> **EXERCISE GOAL**
Reproduce exactly the section that begins at the line containing "round(shift.y / MM, 3))" and ends at the line containing "bpy.context.scene.collection.objects.link(empty)", both lines included; omit all other lines.

> **MATERIAL PROVIDED**

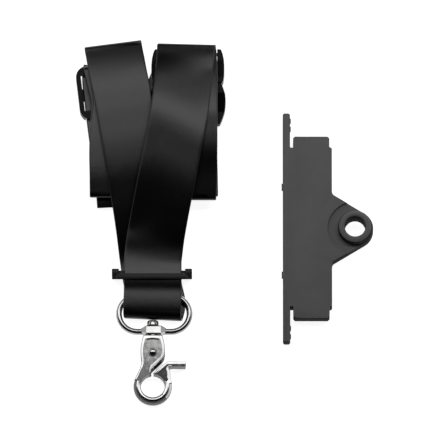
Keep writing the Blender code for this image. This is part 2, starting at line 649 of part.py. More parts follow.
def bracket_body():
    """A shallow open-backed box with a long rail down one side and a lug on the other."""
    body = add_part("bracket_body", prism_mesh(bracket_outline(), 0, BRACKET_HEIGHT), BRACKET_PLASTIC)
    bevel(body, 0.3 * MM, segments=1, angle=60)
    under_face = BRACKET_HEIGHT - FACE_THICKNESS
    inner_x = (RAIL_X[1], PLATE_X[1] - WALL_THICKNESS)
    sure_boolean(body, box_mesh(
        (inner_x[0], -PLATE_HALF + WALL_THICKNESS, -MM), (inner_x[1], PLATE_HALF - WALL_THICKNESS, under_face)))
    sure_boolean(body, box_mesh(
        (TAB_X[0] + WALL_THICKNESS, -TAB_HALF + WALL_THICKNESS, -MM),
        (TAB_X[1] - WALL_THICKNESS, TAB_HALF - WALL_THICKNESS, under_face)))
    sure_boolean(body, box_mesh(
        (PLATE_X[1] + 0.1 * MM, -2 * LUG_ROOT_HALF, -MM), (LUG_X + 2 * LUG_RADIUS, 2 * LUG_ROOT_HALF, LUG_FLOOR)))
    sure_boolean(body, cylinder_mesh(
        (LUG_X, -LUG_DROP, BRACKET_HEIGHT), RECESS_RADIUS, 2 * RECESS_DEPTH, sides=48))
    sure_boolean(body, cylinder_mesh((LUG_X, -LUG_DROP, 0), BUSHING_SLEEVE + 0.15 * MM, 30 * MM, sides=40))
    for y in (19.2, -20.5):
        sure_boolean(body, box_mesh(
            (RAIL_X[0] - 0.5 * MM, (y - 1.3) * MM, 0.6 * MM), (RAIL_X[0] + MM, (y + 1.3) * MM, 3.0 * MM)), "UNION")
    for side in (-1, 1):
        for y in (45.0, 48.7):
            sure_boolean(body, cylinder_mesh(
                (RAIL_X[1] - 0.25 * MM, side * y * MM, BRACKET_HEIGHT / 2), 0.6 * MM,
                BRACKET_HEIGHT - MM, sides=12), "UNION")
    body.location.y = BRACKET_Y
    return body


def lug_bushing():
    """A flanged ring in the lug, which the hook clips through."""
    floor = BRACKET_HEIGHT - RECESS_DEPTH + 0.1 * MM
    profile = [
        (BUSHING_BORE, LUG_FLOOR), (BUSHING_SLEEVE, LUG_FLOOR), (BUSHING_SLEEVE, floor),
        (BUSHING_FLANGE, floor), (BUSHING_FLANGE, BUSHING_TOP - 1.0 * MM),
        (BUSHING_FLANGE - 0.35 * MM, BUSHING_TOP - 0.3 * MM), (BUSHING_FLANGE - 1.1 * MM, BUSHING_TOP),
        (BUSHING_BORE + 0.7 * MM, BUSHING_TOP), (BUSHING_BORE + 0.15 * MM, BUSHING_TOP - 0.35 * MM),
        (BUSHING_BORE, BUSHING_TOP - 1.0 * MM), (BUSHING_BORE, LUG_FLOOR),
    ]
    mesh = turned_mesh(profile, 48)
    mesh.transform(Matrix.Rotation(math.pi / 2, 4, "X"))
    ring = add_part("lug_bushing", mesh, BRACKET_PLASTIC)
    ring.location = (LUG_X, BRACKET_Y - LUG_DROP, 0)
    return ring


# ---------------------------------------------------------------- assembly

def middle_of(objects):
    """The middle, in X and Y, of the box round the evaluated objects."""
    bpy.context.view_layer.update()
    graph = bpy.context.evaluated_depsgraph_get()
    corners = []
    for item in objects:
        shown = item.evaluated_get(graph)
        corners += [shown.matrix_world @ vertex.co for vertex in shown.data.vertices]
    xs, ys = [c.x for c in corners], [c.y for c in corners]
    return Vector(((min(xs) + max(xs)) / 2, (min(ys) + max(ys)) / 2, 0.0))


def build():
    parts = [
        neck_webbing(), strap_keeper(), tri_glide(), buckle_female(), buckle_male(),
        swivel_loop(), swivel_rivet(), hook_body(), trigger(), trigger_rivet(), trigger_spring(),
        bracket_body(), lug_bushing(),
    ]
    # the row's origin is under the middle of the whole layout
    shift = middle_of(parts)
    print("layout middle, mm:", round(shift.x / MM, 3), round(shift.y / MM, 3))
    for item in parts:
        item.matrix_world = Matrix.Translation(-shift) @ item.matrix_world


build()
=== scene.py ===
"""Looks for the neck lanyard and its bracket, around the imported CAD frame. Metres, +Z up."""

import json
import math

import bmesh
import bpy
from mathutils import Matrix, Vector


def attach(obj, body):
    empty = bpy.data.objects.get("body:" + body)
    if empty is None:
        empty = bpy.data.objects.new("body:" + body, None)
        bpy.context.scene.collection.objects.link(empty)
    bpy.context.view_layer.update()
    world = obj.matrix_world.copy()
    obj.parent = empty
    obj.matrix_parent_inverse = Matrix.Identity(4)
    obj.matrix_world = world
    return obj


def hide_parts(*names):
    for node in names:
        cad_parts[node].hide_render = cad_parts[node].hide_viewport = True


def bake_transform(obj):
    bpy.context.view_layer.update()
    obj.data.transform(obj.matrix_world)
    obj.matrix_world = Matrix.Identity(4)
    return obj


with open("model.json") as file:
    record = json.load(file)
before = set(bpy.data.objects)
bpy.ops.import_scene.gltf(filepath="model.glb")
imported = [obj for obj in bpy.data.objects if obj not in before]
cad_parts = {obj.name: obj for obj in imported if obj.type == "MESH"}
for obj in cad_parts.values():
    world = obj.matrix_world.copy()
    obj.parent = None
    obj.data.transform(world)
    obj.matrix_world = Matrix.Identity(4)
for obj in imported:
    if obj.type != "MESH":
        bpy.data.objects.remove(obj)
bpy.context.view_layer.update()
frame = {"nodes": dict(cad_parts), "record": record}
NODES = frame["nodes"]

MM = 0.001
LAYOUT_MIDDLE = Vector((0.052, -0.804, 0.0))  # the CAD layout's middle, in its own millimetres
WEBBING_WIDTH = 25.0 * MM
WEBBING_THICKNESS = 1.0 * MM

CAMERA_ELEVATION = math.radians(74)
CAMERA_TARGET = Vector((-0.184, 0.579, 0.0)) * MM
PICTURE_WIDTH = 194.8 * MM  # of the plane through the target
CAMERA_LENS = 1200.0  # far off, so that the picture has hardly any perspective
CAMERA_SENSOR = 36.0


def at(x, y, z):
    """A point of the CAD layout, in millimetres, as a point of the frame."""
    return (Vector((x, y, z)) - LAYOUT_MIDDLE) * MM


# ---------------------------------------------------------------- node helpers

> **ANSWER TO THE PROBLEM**
    print("layout middle, mm:", round(shift.x / MM, 3), round(shift.y / MM, 3))
    for item in parts:
        item.matrix_world = Matrix.Translation(-shift) @ item.matrix_world


build()
=== scene.py ===
"""Looks for the neck lanyard and its bracket, around the imported CAD frame. Metres, +Z up."""

import json
import math

import bmesh
import bpy
from mathutils import Matrix, Vector


def attach(obj, body):
    empty = bpy.data.objects.get("body:" + body)
    if empty is None:
        empty = bpy.data.objects.new("body:" + body, None)
        bpy.context.scene.collection.objects.link(empty)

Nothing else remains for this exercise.